** begin Given information **

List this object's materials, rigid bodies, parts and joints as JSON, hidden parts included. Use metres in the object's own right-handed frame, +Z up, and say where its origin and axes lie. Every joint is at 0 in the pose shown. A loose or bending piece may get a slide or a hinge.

** end Given information **
** begin Given information **

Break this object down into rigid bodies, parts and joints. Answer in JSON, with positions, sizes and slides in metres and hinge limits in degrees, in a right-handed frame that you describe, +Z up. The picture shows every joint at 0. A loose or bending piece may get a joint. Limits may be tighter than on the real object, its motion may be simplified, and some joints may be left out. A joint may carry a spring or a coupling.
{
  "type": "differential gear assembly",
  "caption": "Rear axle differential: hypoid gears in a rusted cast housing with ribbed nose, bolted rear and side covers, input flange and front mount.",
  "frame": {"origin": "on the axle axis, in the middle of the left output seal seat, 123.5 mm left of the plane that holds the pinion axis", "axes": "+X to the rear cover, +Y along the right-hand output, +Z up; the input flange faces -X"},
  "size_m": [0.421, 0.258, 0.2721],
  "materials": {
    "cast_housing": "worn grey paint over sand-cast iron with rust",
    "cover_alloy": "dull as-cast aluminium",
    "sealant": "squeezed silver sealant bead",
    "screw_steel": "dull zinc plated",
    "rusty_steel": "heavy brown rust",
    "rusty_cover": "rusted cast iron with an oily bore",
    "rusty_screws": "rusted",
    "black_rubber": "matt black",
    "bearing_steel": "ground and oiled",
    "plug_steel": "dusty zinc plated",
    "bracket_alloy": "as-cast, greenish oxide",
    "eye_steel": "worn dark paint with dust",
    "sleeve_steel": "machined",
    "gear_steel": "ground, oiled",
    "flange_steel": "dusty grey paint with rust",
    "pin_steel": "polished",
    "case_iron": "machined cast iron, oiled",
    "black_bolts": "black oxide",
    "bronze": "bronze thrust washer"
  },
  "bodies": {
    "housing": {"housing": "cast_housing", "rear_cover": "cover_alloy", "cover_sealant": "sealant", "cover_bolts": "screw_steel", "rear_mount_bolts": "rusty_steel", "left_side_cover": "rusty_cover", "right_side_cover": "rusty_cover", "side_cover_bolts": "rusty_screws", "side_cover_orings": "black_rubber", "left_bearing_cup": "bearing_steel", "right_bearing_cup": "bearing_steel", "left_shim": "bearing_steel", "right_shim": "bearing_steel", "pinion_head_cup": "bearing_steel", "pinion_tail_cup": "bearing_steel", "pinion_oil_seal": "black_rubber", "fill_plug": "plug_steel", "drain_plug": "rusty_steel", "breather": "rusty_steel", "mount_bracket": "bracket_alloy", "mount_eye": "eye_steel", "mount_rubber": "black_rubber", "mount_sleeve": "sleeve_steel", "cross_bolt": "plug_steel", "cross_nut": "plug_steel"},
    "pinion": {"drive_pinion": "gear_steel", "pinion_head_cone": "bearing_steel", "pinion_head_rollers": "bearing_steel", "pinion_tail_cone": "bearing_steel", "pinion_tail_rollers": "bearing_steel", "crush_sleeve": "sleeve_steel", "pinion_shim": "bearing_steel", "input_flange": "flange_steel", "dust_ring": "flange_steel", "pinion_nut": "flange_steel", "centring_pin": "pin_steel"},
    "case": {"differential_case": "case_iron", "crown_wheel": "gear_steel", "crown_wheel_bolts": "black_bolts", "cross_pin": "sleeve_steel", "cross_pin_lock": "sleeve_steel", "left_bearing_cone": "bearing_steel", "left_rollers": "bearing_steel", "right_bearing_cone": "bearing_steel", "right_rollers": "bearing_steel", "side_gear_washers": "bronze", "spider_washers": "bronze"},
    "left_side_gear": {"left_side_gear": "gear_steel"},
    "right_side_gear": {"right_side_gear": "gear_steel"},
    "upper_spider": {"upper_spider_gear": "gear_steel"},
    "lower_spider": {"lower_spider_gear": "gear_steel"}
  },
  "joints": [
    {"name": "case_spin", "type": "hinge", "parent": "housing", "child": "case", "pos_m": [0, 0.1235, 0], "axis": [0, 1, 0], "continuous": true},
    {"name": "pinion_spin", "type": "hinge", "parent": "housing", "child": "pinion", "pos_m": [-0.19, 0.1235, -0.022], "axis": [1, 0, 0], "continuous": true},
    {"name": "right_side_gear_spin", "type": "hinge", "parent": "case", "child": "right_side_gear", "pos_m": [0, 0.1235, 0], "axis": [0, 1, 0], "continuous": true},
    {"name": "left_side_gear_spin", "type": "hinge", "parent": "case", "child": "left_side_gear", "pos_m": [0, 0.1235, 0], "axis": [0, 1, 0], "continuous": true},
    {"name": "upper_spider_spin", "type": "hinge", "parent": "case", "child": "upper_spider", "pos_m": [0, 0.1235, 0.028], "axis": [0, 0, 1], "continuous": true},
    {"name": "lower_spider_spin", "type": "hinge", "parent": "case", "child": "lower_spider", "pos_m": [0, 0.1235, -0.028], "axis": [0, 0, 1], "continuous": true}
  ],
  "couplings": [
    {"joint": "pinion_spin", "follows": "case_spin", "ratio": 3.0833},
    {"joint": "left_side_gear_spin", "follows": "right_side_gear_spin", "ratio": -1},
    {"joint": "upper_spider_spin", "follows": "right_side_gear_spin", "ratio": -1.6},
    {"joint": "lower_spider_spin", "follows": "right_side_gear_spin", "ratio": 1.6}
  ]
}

** end Given information **
** begin Given information **

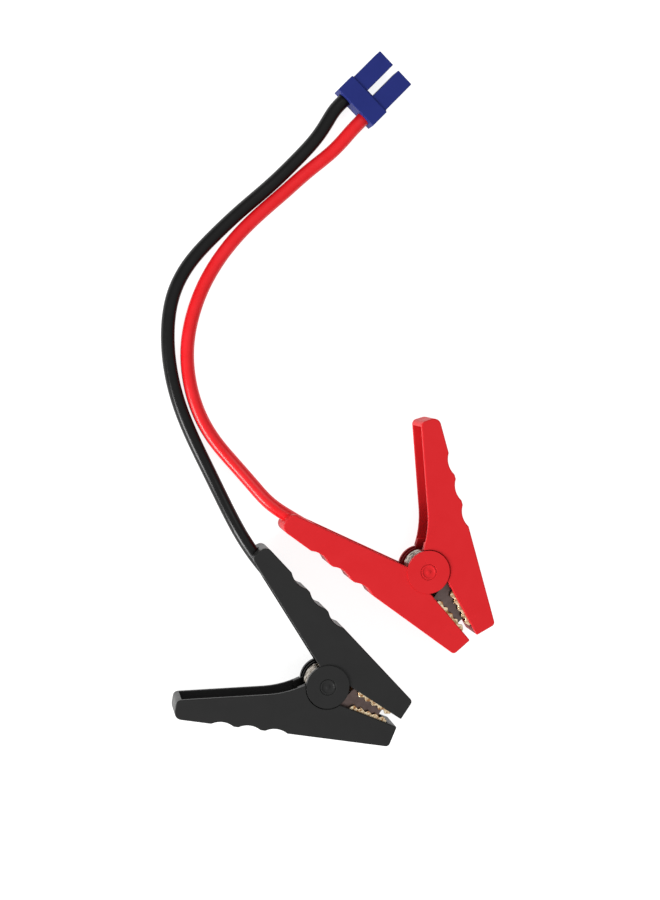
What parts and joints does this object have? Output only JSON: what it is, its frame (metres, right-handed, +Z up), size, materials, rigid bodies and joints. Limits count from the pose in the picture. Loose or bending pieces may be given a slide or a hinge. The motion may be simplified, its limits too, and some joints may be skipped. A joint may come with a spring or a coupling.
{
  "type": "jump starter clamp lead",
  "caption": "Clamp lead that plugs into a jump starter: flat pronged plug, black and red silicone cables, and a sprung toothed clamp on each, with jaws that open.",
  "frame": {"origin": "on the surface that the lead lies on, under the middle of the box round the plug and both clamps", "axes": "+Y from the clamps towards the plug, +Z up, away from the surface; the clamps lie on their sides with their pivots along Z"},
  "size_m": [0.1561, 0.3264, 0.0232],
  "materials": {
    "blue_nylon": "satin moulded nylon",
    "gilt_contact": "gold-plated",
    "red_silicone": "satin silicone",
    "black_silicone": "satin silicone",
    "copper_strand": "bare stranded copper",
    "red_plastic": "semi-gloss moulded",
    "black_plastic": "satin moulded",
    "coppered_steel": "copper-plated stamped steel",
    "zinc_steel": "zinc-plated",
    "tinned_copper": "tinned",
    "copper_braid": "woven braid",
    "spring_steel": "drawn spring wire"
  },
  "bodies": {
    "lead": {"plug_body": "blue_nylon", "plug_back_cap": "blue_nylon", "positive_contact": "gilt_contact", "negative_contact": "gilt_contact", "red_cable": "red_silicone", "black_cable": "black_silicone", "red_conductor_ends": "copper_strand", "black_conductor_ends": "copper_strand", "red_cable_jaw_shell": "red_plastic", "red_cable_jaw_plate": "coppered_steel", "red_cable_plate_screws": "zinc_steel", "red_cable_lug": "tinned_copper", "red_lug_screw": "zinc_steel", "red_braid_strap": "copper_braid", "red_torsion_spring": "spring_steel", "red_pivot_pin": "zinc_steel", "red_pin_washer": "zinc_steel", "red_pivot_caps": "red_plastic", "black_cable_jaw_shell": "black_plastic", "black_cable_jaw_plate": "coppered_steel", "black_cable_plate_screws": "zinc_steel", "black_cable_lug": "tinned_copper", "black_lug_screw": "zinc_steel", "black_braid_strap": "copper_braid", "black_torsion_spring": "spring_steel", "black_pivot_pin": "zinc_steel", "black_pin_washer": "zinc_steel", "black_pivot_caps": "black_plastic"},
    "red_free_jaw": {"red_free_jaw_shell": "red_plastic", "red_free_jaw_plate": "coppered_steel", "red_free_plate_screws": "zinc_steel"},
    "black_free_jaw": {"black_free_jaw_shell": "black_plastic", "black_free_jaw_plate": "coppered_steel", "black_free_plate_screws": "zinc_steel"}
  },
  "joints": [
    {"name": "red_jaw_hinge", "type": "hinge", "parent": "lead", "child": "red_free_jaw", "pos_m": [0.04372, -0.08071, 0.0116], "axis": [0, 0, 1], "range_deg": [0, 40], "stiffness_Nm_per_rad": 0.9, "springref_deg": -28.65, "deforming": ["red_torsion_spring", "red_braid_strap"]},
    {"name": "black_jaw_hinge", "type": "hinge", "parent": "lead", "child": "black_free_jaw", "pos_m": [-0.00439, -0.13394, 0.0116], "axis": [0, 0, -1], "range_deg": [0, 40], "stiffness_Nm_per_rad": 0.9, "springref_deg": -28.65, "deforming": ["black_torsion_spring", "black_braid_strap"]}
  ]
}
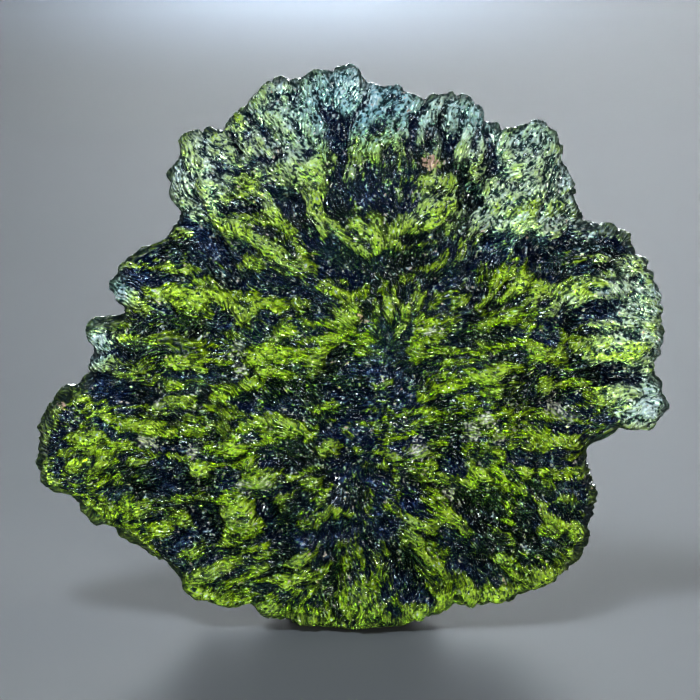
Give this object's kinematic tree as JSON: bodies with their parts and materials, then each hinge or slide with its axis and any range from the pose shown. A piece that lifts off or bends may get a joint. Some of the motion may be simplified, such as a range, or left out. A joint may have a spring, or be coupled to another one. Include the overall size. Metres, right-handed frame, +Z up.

** end Given information **

- Written task -
Scan the listing above and identify each line holding the string "into"; copy every such line.

- Full solution -
Break this object down into rigid bodies, parts and joints. Answer in JSON, with positions, sizes and slides in metres and hinge limits in degrees, in a right-handed frame that you describe, +Z up. The picture shows every joint at 0. A loose or bending piece may get a joint. Limits may be tighter than on the real object, its motion may be simplified, and some joints may be left out. A joint may carry a spring or a coupling.
  "caption": "Clamp lead that plugs into a jump starter: flat pronged plug, black and red silicone cables, and a sprung toothed clamp on each, with jaws that open.",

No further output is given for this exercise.